# Micro Registration Setup?



## dmarshall83 (Apr 3, 2007)

Ok I'm sure that this is probably dumb but has anyone ever heard of or seem a micro registration system to retrofit and old manual press with out micro registration? or.....better yet has anyone ever made one? Sorry if I sound cheep but I do a lot of multicolor printing and it has become a pain when lining up detailed designs.


----------



## ironhead (Dec 28, 2005)

Hopefully this will help- scroll to the bottom Livingston Systems screen printing Home Page
I own the press but not the micros so I really can't comment on it. 
btw, I love the press and they are friendly people to deal with.


----------



## dmarshall83 (Apr 3, 2007)

That is a great website and was exactly what I was looking for. I going to try to work form their design to build my own because half the the rig is alreagy there is the regular screen clamp. If that fails I may spend the 400 to buy then and retrofit my press. I like their design it is nice and simple.


----------



## ecu33 (Apr 26, 2007)

dmarshall, have you rigged up your existing press? I am currently building a press and am trying to figure out the best way to put the registration system in it. PM me if you have pics. thanks.


----------



## airraidapparel (Jul 6, 2007)

I built micro reg. for my table top press. it works great! costs about $40 and some labor


----------



## neato (Mar 21, 2006)

I've heard that this guy has a pretty neat idea to retrofit your press. 

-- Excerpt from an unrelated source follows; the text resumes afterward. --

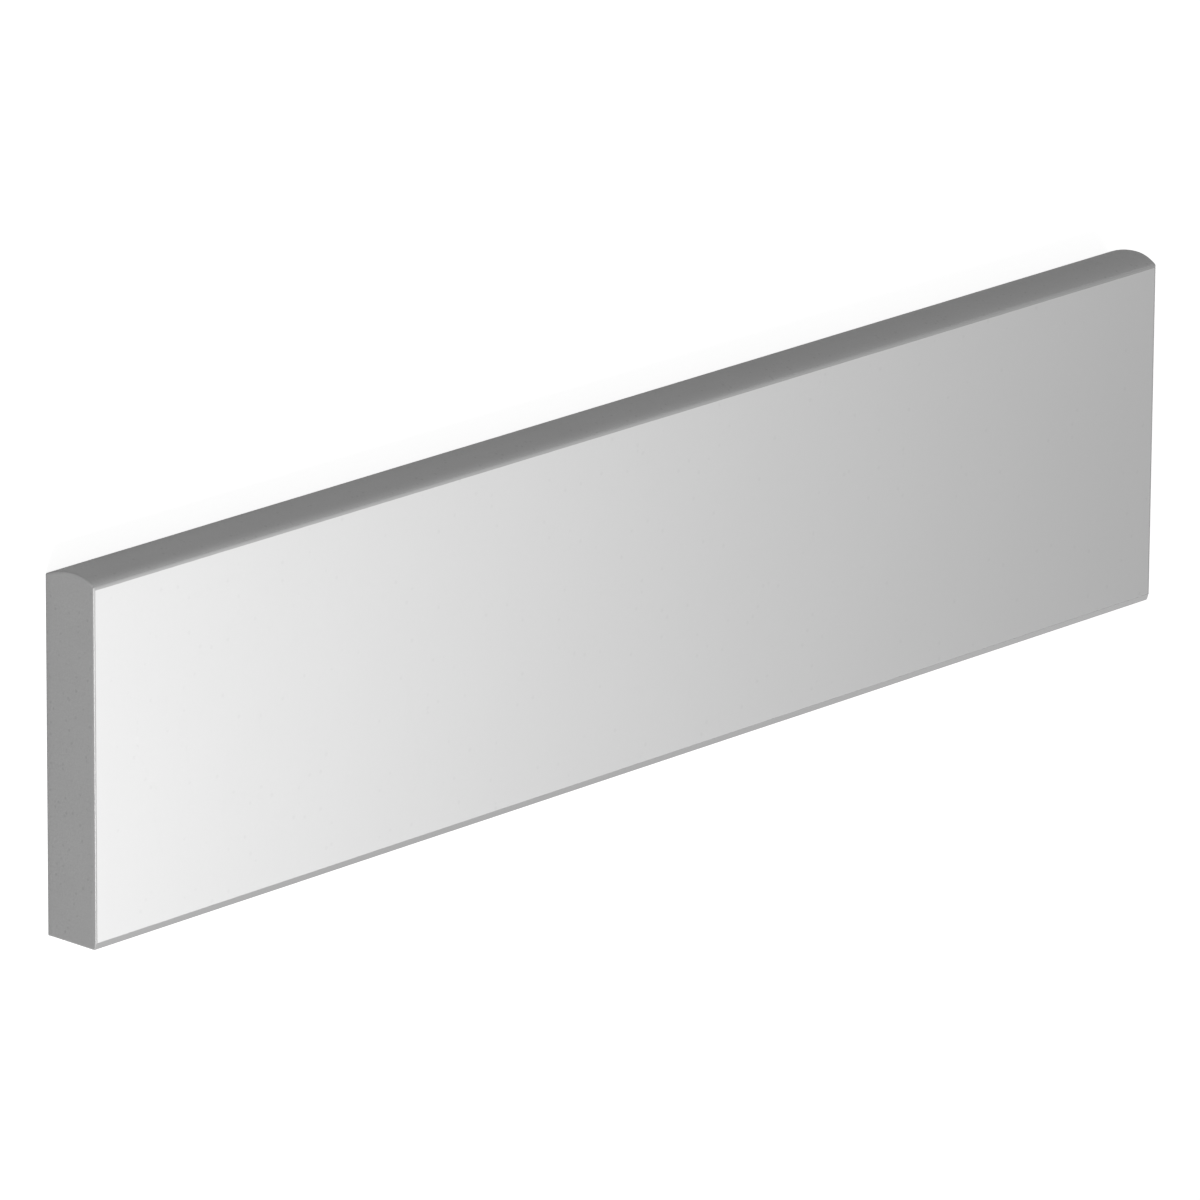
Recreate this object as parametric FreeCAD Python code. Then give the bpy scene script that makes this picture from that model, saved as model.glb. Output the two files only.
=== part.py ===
import FreeCAD
import Part
import math
import os

# A bullnose trim tile, pressed and fired in one piece. It lies face up on its keyed back.
# X runs along the tile, -Y points out of the rounded nose and +Z out of the glazed face.
# The origin lies on the bedding plane, under the middle of the tile's outline. Sizes are in mm.

# Overall sizes
length = 330.0
height = 80.0  # from the foot edge to the crest of the nose
thickness = 14.0  # from the bedding plane to the face

# Nose: a crowned edge, highest at its crest, that falls away to the back and to the face
crest_from_face = 5.8
fall_to_back = 2.0
fall_to_face = 2.0
nose_arris_radius = 0.6  # turns the nose into the face

# Eased edges of the pressed face and of the back
foot_bevel_height = 1.6  # measured down the face
foot_bevel_depth = 0.5
arris_radius = 0.4
back_chamfer = 0.3

# Keys: shallow drafted pockets that a lattice of ribs leaves in the back, inside a plain rim
rim_width = 6.0
rib_width = 3.0
key_pitch = 23.0  # about; the pockets share the field evenly
key_depth = 1.0
key_draft_deg = 30.0
key_corner_radius = 2.5


def section_point(y, z):
    """A point of the section at the tile's left end."""
    return FreeCAD.Vector(-length / 2, y, z)


def crown_radius(run, fall):
    """Radius of an arc that is level at the crest and has dropped by fall after run."""
    return (run**2 + fall**2) / (2 * fall)


def arc_edge(centre, radius, start, end):
    """Arc about a section point, from one angle to another. Angle 0 is +Y and 90 degrees +Z."""
    points = []
    for angle in (start, (start + end) / 2, end):
        y = centre.y + radius * math.cos(angle)
        z = centre.z + radius * math.sin(angle)
        points.append(section_point(y, z))
    return Part.Arc(*points).toShape()


def nose_edges():
    """The nose from the face, over its crest, to the back: arris, face side and back side."""
    crest_z = thickness - crest_from_face
    face_radius = crown_radius(crest_from_face, fall_to_face)
    back_radius = crown_radius(crest_z, fall_to_back)
    face_centre = section_point(face_radius - height / 2, crest_z)
    back_centre = section_point(back_radius - height / 2, crest_z)
    # The arris lies inside the face-side arc and touches both that arc and the face
    rise = crest_from_face - nose_arris_radius
    reach = math.sqrt((face_radius - nose_arris_radius) ** 2 - rise**2)
    arris_centre = section_point(face_centre.y - reach, thickness - nose_arris_radius)
    arris_end = math.pi - math.atan2(rise, reach)
    back_end = math.pi + math.asin(crest_z / back_radius)
    return [
        arc_edge(arris_centre, nose_arris_radius, math.pi / 2, arris_end),
        arc_edge(face_centre, face_radius, arris_end, math.pi),
        arc_edge(back_centre, back_radius, math.pi, back_end),
    ]


def tile_section():
    """The closed outline that is the same all along the tile."""
    nose = nose_edges()
    foot = height / 2
    corners = [
        nose[-1].Vertexes[-1].Point,
        section_point(foot, 0),
        section_point(foot, thickness - foot_bevel_depth),
        section_point(foot - foot_bevel_height, thickness),
        nose[0].Vertexes[0].Point,
    ]
    flats = [Part.LineSegment(a, b).toShape() for a, b in zip(corners, corners[1:])]
    return Part.Face(Part.Wire(flats + nose))


def edges_at(edges, **places):
    """Those edges whose ends all lie at the given coordinates, such as z=0."""
    near = Part.Precision.confusion()
    return [
        edge
        for edge in edges
        if all(
            abs(getattr(vertex.Point, axis) - place) < near
            for vertex in edge.Vertexes
            for axis, place in places.items()
        )
    ]


def pressed_blank():
    """The tile with its eased edges, before the keys."""
    blank = tile_section().extrude(FreeCAD.Vector(length, 0, 0))
    pressed_edges = [e for e in blank.Edges if not edges_at([e], z=0)]
    foot = height / 2
    rounded = edges_at(pressed_edges, y=foot, z=thickness - foot_bevel_depth)
    rounded += edges_at(pressed_edges, y=foot - foot_bevel_height, z=thickness)
    for end in (-length / 2, length / 2):
        rounded += edges_at(pressed_edges, x=end)
    blank = blank.makeFillet(arris_radius, rounded)
    return blank.makeChamfer(back_chamfer, edges_at(blank.Edges, z=0))


def rounded_rectangle(width, depth, radius, z):
    """A rectangle about the Z axis, at height z, with round corners."""
    reach_x = width / 2 - radius
    reach_y = depth / 2 - radius
    quarter = math.pi / 2
    corners = []
    # Counter-clockwise from the corner at +X +Y
    for turn, (sx, sy) in enumerate(((1, 1), (-1, 1), (-1, -1), (1, -1))):
        centre = FreeCAD.Vector(sx * reach_x, sy * reach_y, z)
        circle = Part.Circle(centre, FreeCAD.Vector(0, 0, 1), radius)
        corners.append(Part.ArcOfCircle(circle, turn * quarter, (turn + 1) * quarter).toShape())
    edges = []
    for corner, following in zip(corners, corners[1:] + corners[:1]):
        side = Part.LineSegment(corner.Vertexes[-1].Point, following.Vertexes[0].Point)
        edges += [corner, side.toShape()]
    return Part.Wire(edges)


def key_pocket(width, depth):
    """A cutter for one pocket, about the Z axis. It narrows as it goes into the tile."""
    slope = math.tan(math.radians(key_draft_deg))
    outlines = []
    for z in (-key_depth, key_depth):
        inset = z * slope
        radius = key_corner_radius - inset
        outlines.append(rounded_rectangle(width - 2 * inset, depth - 2 * inset, radius, z))
    return Part.makeLoft(outlines, True, True)


def shared_field(low, high):
    """Centres and size of the pockets that share the stretch between two rims."""
    start = low + rim_width
    field = high - low - 2 * rim_width
    count = round((field + rib_width) / key_pitch)
    pitch = (field + rib_width) / count
    size = pitch - rib_width
    return [start + size / 2 + i * pitch for i in range(count)], size


def key_pockets():
    """Cutters for all the pockets in the flat of the back."""
    nose_back = nose_edges()[-1].Vertexes[-1].Point.y
    columns, width = shared_field(-length / 2, length / 2)
    rows, depth = shared_field(nose_back, height / 2)
    pocket = key_pocket(width, depth)
    return [pocket.translated(FreeCAD.Vector(x, y, 0)) for x in columns for y in rows]


def bullnose_tile():
    """The whole tile as one solid."""
    return pressed_blank().cut(key_pockets()).Solids[0]


os.makedirs("parts", exist_ok=True)
tile = bullnose_tile()
tile.exportStep("parts/bullnose_tile.step")
print(f"bullnose_tile: {tile.Volume / 1000:.1f} cm3, {len(tile.Faces)} faces")
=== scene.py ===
import bpy
import bmesh
import math
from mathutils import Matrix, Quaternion, Vector, noise


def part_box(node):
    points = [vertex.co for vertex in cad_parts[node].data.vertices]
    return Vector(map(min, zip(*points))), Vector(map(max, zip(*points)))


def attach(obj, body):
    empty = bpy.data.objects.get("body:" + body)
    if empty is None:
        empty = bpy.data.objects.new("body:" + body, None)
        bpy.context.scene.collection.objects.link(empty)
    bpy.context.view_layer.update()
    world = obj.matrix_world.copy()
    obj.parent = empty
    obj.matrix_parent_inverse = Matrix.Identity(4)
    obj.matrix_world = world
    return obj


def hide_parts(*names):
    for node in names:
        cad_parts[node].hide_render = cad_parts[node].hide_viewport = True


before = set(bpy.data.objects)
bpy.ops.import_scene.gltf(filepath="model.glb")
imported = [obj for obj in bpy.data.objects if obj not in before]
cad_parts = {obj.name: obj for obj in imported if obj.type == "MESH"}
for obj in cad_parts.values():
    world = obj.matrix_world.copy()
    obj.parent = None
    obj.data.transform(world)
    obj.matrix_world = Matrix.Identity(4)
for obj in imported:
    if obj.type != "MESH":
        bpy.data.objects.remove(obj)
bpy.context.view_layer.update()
low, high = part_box("bullnose_tile")
mm = 0.001
perMetre = 1000.0  # millimetres, for the shaders
print("frame loaded, tile", [round(side * perMetre, 1) for side in high - low], "mm")

# The tile lies face up: X runs along it, the nose is at -Y and the foot edge at +Y.
# Section points are (y, z), and the outline runs back, foot, face, nose.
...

Make your own micro-registration system!


----------



## thedeadpress (Mar 12, 2009)

I've purchased that guys plans to build micro registration (even though I dont have a press at the moment) but for the money I thought it was worth a look - although it was a few days ago and I've yet to recieve them?

maybe they're away at the moment. 

Fingers crossed


----------



## anthony010 (Jun 14, 2009)

airraidapparel said:


> I built micro reg. for my table top press. it works great! costs about $40 and some labor


 
how did you do it? what kind of press do you have??


----------



## woods (Oct 13, 2011)

Did you ever get the plans? I was thinking about ordering them....


----------